Reproduce exactly the lines from the one containing "for piece in" through the one containing "if empty is", both included, and nothing else.
+++ Task data +++
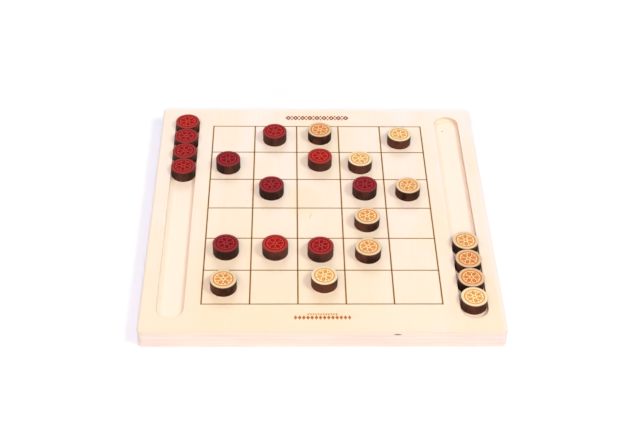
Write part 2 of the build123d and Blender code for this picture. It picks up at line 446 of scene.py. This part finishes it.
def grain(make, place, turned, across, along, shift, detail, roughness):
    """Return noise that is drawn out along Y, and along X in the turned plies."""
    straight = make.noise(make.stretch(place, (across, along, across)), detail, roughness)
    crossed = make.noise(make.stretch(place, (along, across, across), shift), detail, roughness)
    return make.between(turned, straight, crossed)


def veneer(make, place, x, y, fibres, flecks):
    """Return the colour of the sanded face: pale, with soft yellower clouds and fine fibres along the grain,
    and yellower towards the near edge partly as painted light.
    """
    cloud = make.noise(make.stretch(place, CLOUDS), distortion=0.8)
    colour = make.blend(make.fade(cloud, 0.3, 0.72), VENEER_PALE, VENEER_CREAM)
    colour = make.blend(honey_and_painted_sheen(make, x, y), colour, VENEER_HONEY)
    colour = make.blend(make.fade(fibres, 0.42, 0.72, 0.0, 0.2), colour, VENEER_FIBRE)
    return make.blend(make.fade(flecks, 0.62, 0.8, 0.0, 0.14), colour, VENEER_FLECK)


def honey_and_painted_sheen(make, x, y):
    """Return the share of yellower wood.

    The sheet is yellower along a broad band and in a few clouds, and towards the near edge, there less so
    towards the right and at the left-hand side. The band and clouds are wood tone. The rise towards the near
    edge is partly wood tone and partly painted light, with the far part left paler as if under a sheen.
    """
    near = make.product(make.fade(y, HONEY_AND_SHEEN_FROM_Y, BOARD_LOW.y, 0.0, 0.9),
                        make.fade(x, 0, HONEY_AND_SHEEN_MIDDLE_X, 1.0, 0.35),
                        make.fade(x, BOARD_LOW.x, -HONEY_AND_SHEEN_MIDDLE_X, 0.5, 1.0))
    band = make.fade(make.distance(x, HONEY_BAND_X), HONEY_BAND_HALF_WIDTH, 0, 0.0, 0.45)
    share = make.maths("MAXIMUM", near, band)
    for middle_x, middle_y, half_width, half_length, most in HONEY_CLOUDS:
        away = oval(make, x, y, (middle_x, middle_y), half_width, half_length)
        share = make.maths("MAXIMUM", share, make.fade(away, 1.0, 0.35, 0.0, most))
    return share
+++
+++ Task data +++
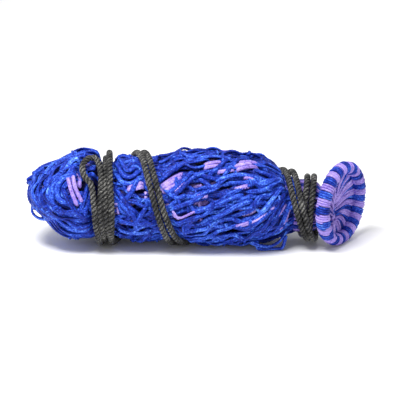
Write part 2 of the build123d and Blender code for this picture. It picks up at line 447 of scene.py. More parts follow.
+++
+++ Task data +++
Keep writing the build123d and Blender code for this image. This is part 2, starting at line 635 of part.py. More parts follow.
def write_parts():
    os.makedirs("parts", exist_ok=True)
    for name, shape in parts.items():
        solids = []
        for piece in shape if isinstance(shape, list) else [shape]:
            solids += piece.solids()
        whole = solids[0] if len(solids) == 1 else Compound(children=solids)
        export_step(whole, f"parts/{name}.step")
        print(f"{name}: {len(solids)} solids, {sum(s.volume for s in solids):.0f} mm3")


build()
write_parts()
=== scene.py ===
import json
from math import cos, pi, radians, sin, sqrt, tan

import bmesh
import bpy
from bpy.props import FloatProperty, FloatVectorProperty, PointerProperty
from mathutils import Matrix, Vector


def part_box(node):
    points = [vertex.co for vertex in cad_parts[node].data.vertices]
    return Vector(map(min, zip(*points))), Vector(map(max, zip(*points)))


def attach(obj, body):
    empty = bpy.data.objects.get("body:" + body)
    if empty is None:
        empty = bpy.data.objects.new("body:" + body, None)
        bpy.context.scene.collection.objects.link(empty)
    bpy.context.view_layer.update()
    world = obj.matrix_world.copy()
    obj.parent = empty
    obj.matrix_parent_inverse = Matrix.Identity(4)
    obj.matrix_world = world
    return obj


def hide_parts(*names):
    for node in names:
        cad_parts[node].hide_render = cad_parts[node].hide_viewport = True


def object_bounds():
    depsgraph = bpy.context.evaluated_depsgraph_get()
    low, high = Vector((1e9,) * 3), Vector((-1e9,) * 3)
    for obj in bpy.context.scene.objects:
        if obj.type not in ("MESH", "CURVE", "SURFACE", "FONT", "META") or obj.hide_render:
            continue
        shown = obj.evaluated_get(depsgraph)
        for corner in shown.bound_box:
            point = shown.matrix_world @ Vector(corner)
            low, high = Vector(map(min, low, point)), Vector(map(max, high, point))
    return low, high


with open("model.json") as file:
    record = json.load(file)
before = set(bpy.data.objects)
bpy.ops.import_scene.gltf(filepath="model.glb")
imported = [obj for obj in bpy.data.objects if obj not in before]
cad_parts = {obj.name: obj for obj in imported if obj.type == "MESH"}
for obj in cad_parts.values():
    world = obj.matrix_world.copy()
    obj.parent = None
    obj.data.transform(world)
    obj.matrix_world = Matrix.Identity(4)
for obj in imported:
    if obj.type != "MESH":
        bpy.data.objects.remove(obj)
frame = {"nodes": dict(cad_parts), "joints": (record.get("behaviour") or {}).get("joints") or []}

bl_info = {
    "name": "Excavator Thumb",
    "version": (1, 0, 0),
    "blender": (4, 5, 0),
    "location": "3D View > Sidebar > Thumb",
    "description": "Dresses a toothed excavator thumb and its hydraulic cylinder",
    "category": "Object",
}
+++
- Right answer:
        for piece in shape if isinstance(shape, list) else [shape]:
            solids += piece.solids()
        whole = solids[0] if len(solids) == 1 else Compound(children=solids)
        export_step(whole, f"parts/{name}.step")
        print(f"{name}: {len(solids)} solids, {sum(s.volume for s in solids):.0f} mm3")


build()
write_parts()
=== scene.py ===
import json
from math import cos, pi, radians, sin, sqrt, tan

import bmesh
import bpy
from bpy.props import FloatProperty, FloatVectorProperty, PointerProperty
from mathutils import Matrix, Vector


def part_box(node):
    points = [vertex.co for vertex in cad_parts[node].data.vertices]
    return Vector(map(min, zip(*points))), Vector(map(max, zip(*points)))


def attach(obj, body):
    empty = bpy.data.objects.get("body:" + body)
    if empty is None:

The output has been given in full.